John L. Allen Jr. visited Argentina to report on Pope Francis. He writes that “people who know the lay of the land here insist there’s little meaningful sense in which Bergoglio could be described as a ‘conservative’, at least as measured by the standards of the church.” Some reasons why:
• Bergoglio is one of the least ideological people you’ll ever meet, more interested in concrete situations than in grand political theories.
• The most serious opposition to Bergoglio from within the Catholic fold in Argentina consistently came from the right, not the left.
• Despite a checkered personal history with the [center-left Argentine President Cristina] Kirchner family, Bergoglio had good relations with other members of Argentina’s current government, and is open to dialogue with all political forces.
The fact that he is the first Pope to come from a country that already has marriage equality – and that he was on the liberal wing of the conservative side on that issue within the church – seems salient to me. An ideologue could never have supported civil unions as an alternative, as Bergoglio did. A pragmatist – who could see the actual damage the church was doing to itself with its harsh rhetoric against gay couples – might. But the one thing Allen picked up on that I’ve also heard among Jesuit friends is Francis’ executive skills:
He’s a man comfortable exercising authority. Lozano said that during the twice-monthly meetings Bergoglio held with his six auxiliary bishops in Buenos Aires, he would always go around the table and solicit advice, and he took it to heart. When it came time to decide, however, things weren’t put up for a vote — Bergoglio made the call, and never seemed anxious or overwrought about it.
Third, Bergoglio may be a peace-loving man of the people, but he’s no naïf about the use of power to make his vision stick. Wals, for instance, noted that the new pope’s very first episcopal appointment was the choice of 65-year-old Mario Aurelio Poli of Santa Rosa as his successor in Buenos Aires.

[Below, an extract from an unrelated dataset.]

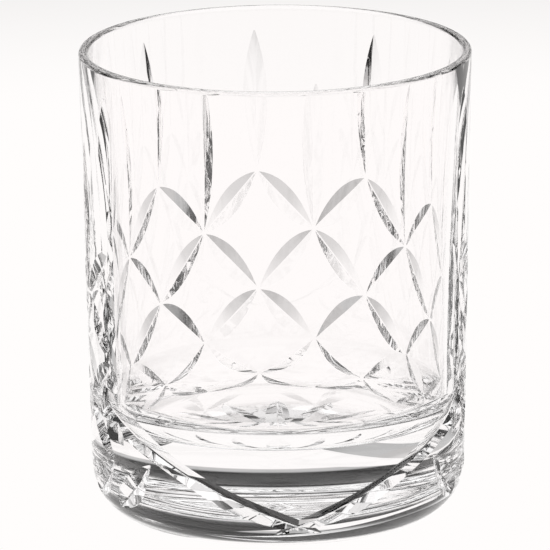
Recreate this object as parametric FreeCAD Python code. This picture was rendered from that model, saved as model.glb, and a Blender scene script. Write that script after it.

That move came on March 28, just 15 days after Francis was elected — among other things, a sign that the wheels may grind more quickly under this pope…
In the same way, Bergoglio also didn’t shrink from holding people accountable. Villarreal, for instance, said he’s familiar with at least one instance in which a priest wasn’t toeing the line, and after giving him a chance to straighten out, Bergoglio didn’t blink about sending him packing.